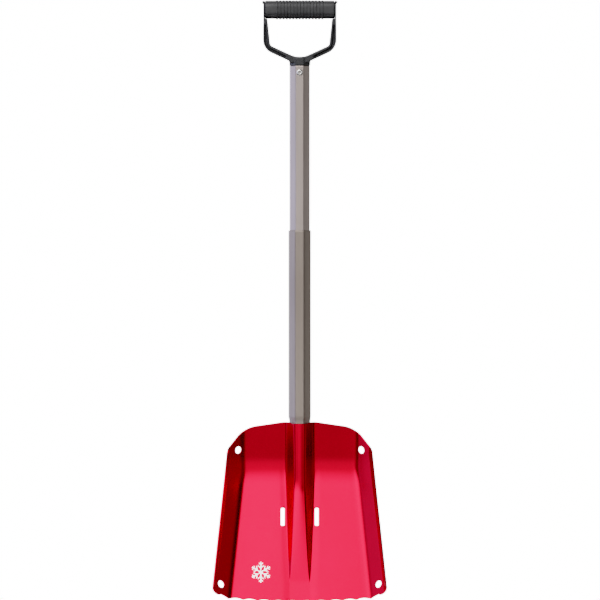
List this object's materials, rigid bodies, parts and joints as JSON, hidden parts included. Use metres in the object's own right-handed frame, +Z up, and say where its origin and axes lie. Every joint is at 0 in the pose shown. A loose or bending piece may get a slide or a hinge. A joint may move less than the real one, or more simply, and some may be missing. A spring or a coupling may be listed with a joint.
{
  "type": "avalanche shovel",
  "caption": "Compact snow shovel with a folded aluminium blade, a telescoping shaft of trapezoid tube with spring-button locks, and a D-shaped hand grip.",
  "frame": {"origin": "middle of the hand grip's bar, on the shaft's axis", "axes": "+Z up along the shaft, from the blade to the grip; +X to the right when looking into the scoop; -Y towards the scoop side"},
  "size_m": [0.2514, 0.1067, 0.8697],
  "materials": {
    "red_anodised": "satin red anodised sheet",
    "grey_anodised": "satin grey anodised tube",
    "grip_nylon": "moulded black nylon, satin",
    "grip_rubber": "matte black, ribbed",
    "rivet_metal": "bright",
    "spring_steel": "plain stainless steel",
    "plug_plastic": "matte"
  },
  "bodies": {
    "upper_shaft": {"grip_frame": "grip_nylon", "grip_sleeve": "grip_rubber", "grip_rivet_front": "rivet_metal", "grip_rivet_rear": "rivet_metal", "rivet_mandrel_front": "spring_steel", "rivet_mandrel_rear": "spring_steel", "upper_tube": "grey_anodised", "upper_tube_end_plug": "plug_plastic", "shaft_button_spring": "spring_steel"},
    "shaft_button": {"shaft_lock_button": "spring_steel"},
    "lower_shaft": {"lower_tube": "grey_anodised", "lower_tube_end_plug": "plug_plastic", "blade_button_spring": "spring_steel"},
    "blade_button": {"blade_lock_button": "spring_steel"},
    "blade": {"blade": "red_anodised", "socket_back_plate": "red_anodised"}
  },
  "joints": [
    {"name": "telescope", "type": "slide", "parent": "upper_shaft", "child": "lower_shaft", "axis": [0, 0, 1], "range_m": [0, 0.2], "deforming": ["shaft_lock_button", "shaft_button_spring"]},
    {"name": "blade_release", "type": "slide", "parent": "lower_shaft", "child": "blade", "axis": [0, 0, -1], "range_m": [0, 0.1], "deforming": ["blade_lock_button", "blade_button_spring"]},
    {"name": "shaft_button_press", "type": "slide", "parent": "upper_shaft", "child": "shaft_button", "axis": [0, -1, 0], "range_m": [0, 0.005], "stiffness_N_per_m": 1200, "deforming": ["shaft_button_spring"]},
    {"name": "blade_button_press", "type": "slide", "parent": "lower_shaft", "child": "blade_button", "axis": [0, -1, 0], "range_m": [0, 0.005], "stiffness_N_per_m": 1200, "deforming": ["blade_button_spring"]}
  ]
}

════════════════════

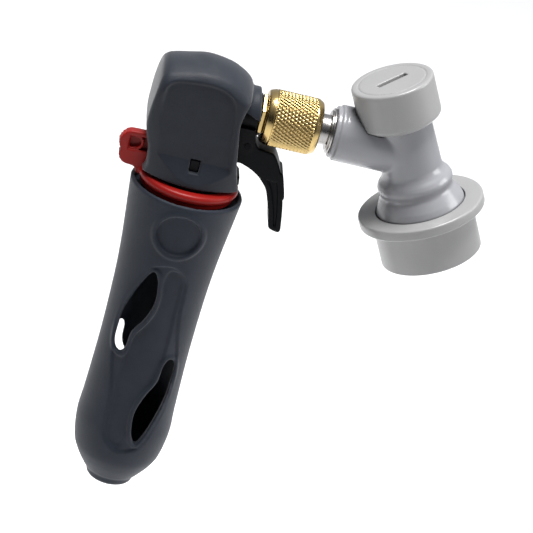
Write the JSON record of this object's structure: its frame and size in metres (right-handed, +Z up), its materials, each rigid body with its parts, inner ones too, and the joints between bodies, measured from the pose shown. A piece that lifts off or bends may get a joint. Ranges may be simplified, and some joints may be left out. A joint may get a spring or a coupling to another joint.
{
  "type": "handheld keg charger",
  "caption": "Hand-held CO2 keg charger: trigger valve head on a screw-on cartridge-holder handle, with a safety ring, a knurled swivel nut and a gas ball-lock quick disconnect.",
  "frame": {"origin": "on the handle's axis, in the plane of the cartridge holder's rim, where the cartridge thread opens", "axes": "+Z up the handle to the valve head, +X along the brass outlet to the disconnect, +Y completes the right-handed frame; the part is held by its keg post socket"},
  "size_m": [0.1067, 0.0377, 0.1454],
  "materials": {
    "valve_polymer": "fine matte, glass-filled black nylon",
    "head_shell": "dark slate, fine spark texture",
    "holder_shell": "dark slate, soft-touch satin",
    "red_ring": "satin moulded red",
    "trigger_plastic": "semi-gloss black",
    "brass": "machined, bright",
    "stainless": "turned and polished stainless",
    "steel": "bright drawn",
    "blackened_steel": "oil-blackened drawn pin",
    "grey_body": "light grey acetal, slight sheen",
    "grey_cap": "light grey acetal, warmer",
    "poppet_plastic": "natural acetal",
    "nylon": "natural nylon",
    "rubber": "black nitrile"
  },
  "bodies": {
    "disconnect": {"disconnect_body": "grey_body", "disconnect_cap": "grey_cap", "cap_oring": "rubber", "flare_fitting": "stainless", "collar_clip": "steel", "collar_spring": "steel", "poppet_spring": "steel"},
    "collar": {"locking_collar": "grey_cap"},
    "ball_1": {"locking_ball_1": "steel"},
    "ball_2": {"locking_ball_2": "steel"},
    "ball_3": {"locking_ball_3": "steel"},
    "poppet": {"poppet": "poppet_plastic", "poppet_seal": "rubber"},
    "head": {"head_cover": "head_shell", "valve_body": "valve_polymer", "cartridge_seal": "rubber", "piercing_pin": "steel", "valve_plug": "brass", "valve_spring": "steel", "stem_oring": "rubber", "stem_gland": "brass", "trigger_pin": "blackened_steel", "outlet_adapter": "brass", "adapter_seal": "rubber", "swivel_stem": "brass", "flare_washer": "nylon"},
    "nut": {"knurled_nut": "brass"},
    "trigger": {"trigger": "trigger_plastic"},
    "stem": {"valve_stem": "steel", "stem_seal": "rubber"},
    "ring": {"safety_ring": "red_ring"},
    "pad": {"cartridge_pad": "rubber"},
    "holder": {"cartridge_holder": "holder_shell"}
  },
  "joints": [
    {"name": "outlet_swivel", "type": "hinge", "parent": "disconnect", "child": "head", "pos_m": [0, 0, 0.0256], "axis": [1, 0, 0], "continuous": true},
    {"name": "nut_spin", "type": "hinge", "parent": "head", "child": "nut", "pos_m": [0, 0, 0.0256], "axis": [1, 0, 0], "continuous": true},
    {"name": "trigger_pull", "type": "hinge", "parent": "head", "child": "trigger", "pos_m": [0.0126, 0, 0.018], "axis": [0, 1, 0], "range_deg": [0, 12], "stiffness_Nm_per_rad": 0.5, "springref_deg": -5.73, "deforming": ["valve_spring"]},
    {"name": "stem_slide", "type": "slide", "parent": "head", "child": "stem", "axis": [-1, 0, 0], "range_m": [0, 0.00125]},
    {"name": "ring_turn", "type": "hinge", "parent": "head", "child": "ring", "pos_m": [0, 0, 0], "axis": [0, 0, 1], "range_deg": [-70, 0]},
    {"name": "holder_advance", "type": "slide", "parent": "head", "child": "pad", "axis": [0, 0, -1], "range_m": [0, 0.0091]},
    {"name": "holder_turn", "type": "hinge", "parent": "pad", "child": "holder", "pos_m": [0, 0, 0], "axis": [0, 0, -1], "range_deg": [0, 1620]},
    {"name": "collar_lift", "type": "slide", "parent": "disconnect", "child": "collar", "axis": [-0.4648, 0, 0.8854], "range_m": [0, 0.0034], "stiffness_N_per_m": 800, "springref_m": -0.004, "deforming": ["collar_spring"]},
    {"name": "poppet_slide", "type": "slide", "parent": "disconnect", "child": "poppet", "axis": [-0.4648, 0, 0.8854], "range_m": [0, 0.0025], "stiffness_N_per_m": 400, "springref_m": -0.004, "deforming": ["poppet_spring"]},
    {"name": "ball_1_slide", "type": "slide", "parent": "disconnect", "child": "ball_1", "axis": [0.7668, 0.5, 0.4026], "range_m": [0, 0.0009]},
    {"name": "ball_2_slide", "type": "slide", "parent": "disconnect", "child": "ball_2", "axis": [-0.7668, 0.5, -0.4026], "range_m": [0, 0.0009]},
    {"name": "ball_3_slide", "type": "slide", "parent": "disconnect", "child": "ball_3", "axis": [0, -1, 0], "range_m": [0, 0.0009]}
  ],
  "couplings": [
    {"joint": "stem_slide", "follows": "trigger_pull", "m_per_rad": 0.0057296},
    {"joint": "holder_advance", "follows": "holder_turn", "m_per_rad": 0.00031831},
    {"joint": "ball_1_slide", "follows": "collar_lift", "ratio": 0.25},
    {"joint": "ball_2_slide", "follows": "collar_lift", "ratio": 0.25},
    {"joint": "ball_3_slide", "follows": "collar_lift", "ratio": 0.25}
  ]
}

════════════════════

» **SET PROBLEM**:
Read through the lines above and collect those that contain the string "from".

» **FINISHED ANSWER**:
  "frame": {"origin": "middle of the hand grip's bar, on the shaft's axis", "axes": "+Z up along the shaft, from the blade to the grip; +X to the right when looking into the scoop; -Y towards the scoop side"},
Write the JSON record of this object's structure: its frame and size in metres (right-handed, +Z up), its materials, each rigid body with its parts, inner ones too, and the joints between bodies, measured from the pose shown. A piece that lifts off or bends may get a joint. Ranges may be simplified, and some joints may be left out. A joint may get a spring or a coupling to another joint.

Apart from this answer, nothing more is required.